Yahoo! Waives Auction Listing Fees

Stock quotes in this article: YHOO , EBAY , SHOP , AMZN , OSTK  

Updated from 1:16 p.m. EDT

In a bid to revive its presence in the online-auction market, Yahoo! is doing away with fees it charges for listing products on its U.S. auctions site.

Yahoo! will waive the listing fees, which had ranged between 5 cents and 75 cents a listing, as well as the transaction fees equal to 2% of the final value of items sold through its site, and the additional 1.5% fee for more expensive items.

The move, which will only affect U.S. auctions, won't apply to auctions in Canada and throughout Asia. Yahoo!'s early entry in Japan made it the top online-auction site in that country, preventing auction leader eBay(EBAY Quote) from ever getting a dominant foothold there.

Yahoo!'s move reportedly was six months in the making, and it wasn't intended as a counterstrike against eBay, which last week announced it would buy shopping-comparison site Shopping.com to expose eBay's sellers to a broader audience of online shoppers. Yahoo! has long offered its own shopping-comparison search engine.

The fee-free auctions may come too late to tap into what had been a growing discontent among eBay sellers that was triggered in part by the company's decision in January to boost listing fees. eBay has since worked to mollify unhappy sellers, some of whom responded with a boycott and by moving some listings to rivals like Yahoo!, Amazon.com and Overstock.com.

Those moves, which included waiving other auction-related fees, seems to have quelled that discontent. But eBay faced another problem as larger sellers began looking for other venues, such as Web-search ads, to market the goods they were selling through eBay. The Shopping.com purchase was done in part to meet those sellers' desire to have access to more shoppers.

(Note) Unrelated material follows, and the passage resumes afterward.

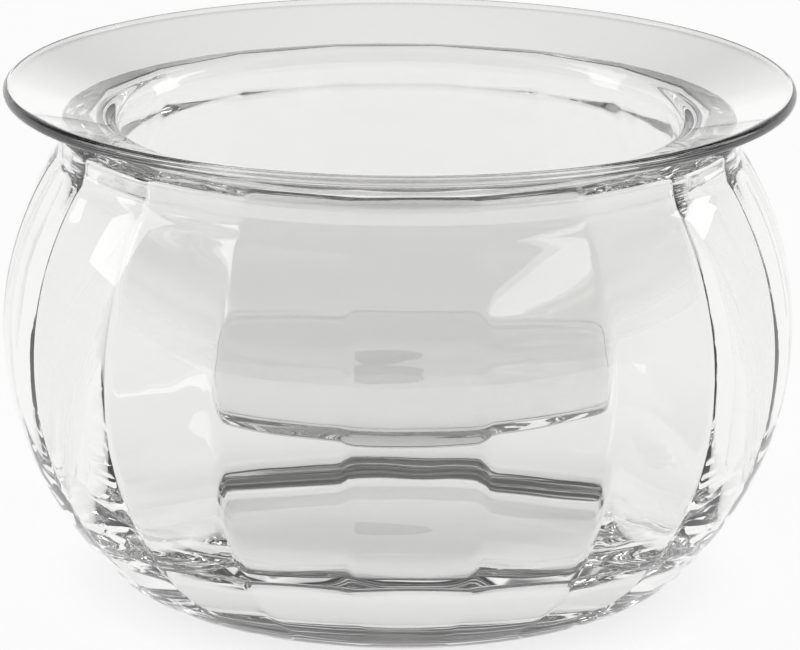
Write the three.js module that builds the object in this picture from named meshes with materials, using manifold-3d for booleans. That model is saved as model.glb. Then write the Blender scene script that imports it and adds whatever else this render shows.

Yahoo!'s move is an incremental one in that its auctions have nowhere near the ubiquity as eBay's, and it's unlikely to make a dent in the online-auction giant's sales. But it's emblematic of a larger, longer-term trend of Internet giants encroaching onto one another's turf as each seeks new sources of revenue, and as the lines between search engines and e-commerce grow more blurred.